(Aim of the exercise)
Copy out the listing exactly.

........

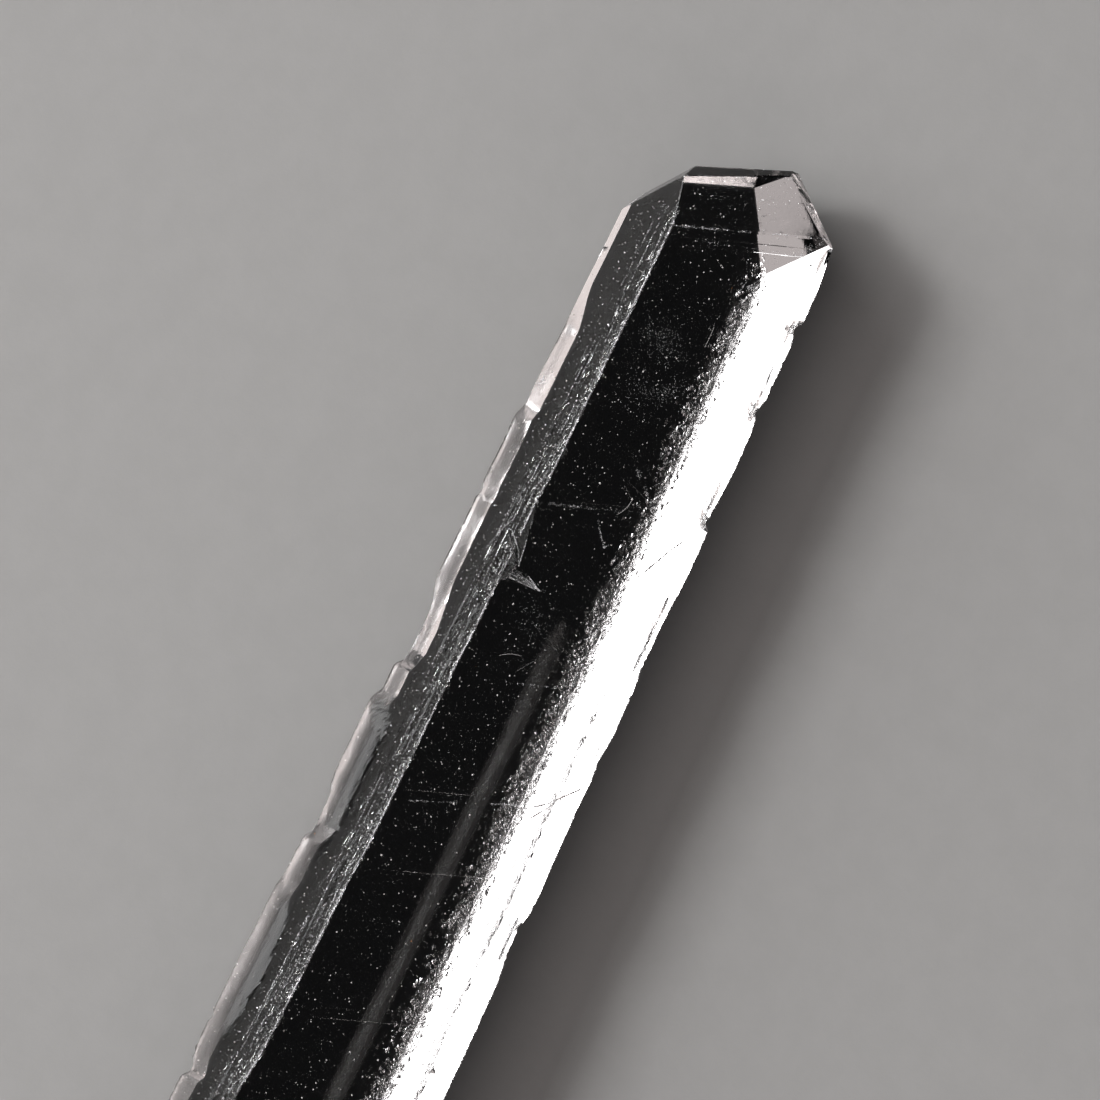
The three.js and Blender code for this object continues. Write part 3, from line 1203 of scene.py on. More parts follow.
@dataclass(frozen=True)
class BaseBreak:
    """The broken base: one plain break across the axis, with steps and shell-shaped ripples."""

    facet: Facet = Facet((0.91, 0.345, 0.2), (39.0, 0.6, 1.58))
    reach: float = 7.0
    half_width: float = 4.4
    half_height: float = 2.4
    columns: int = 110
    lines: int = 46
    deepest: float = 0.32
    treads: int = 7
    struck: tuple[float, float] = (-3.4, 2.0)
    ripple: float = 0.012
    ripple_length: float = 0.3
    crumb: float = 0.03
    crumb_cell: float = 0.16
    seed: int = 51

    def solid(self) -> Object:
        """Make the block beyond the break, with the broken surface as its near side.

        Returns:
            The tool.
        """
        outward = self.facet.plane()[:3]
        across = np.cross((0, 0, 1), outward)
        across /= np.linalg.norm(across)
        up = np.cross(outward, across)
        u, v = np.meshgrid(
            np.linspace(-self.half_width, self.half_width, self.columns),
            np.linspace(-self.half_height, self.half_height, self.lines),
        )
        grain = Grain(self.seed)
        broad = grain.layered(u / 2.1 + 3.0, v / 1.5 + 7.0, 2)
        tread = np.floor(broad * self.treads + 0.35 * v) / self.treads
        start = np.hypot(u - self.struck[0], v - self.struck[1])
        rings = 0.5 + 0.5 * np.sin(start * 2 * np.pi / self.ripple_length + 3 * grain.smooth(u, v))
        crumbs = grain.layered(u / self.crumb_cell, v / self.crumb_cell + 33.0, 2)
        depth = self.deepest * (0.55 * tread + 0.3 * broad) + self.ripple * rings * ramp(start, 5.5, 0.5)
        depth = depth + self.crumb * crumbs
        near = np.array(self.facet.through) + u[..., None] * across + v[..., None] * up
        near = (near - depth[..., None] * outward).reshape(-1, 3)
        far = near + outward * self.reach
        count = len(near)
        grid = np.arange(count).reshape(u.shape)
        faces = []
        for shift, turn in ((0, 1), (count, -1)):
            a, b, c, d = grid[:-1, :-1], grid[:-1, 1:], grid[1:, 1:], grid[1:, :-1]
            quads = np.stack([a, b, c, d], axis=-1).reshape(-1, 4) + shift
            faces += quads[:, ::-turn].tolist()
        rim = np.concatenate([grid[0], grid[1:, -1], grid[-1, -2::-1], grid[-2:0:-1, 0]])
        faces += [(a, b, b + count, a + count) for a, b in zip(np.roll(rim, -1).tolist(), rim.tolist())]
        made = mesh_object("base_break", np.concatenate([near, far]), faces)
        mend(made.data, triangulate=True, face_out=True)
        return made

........

(Full response)
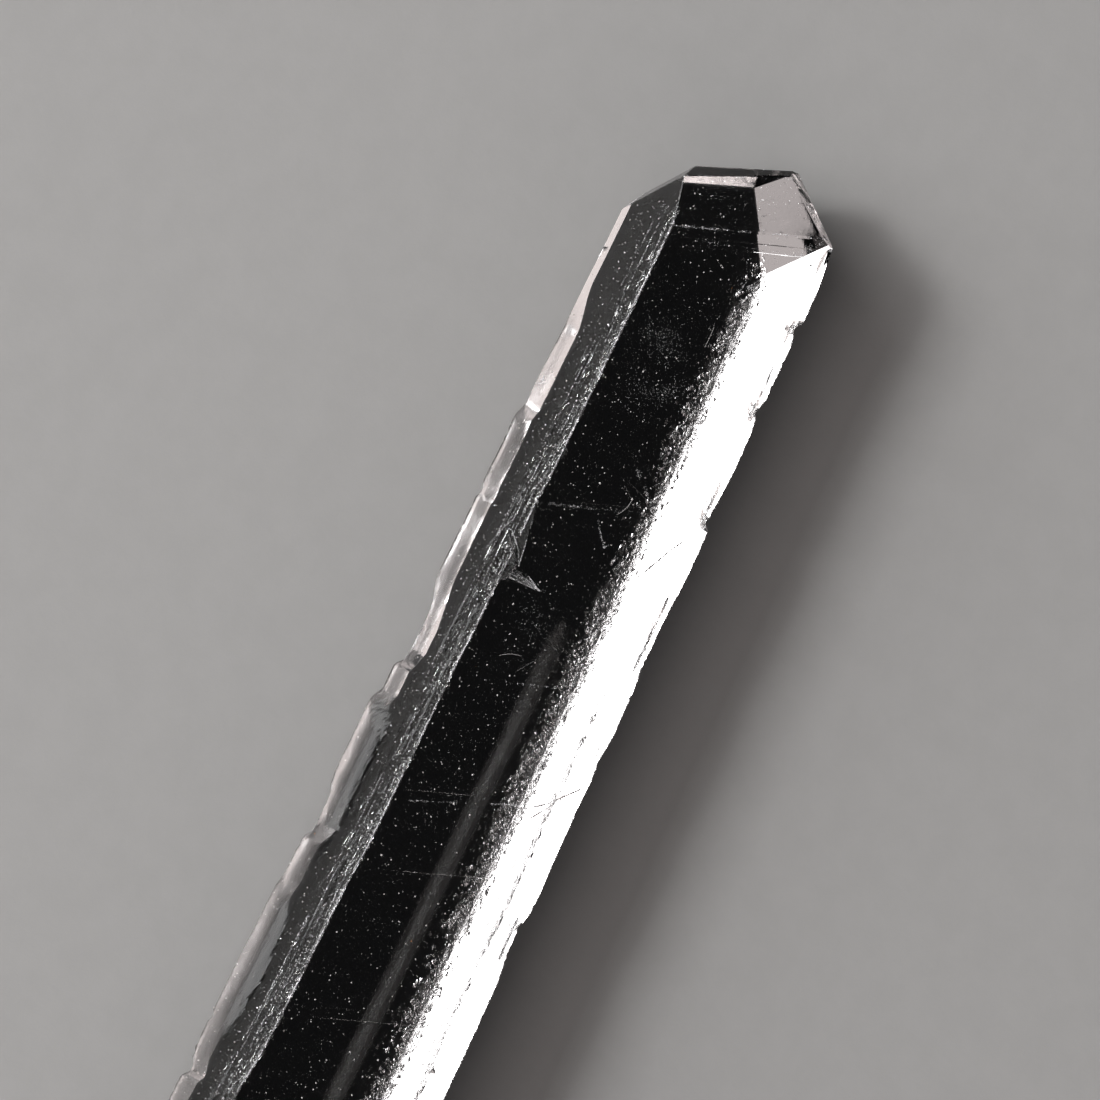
The three.js and Blender code for this object continues. Write part 3, from line 1203 of scene.py on. More parts follow.
@dataclass(frozen=True)
class BaseBreak:
    """The broken base: one plain break across the axis, with steps and shell-shaped ripples."""

    facet: Facet = Facet((0.91, 0.345, 0.2), (39.0, 0.6, 1.58))
    reach: float = 7.0
    half_width: float = 4.4
    half_height: float = 2.4
    columns: int = 110
    lines: int = 46
    deepest: float = 0.32
    treads: int = 7
    struck: tuple[float, float] = (-3.4, 2.0)
    ripple: float = 0.012
    ripple_length: float = 0.3
    crumb: float = 0.03
    crumb_cell: float = 0.16
    seed: int = 51

    def solid(self) -> Object:
        """Make the block beyond the break, with the broken surface as its near side.

        Returns:
            The tool.
        """
        outward = self.facet.plane()[:3]
        across = np.cross((0, 0, 1), outward)
        across /= np.linalg.norm(across)
        up = np.cross(outward, across)
        u, v = np.meshgrid(
            np.linspace(-self.half_width, self.half_width, self.columns),
            np.linspace(-self.half_height, self.half_height, self.lines),
        )
        grain = Grain(self.seed)
        broad = grain.layered(u / 2.1 + 3.0, v / 1.5 + 7.0, 2)
        tread = np.floor(broad * self.treads + 0.35 * v) / self.treads
        start = np.hypot(u - self.struck[0], v - self.struck[1])
        rings = 0.5 + 0.5 * np.sin(start * 2 * np.pi / self.ripple_length + 3 * grain.smooth(u, v))
        crumbs = grain.layered(u / self.crumb_cell, v / self.crumb_cell + 33.0, 2)
        depth = self.deepest * (0.55 * tread + 0.3 * broad) + self.ripple * rings * ramp(start, 5.5, 0.5)
        depth = depth + self.crumb * crumbs
        near = np.array(self.facet.through) + u[..., None] * across + v[..., None] * up
        near = (near - depth[..., None] * outward).reshape(-1, 3)
        far = near + outward * self.reach
        count = len(near)
        grid = np.arange(count).reshape(u.shape)
        faces = []
        for shift, turn in ((0, 1), (count, -1)):
            a, b, c, d = grid[:-1, :-1], grid[:-1, 1:], grid[1:, 1:], grid[1:, :-1]
            quads = np.stack([a, b, c, d], axis=-1).reshape(-1, 4) + shift
            faces += quads[:, ::-turn].tolist()
        rim = np.concatenate([grid[0], grid[1:, -1], grid[-1, -2::-1], grid[-2:0:-1, 0]])
        faces += [(a, b, b + count, a + count) for a, b in zip(np.roll(rim, -1).tolist(), rim.tolist())]
        made = mesh_object("base_break", np.concatenate([near, far]), faces)
        mend(made.data, triangulate=True, face_out=True)
        return made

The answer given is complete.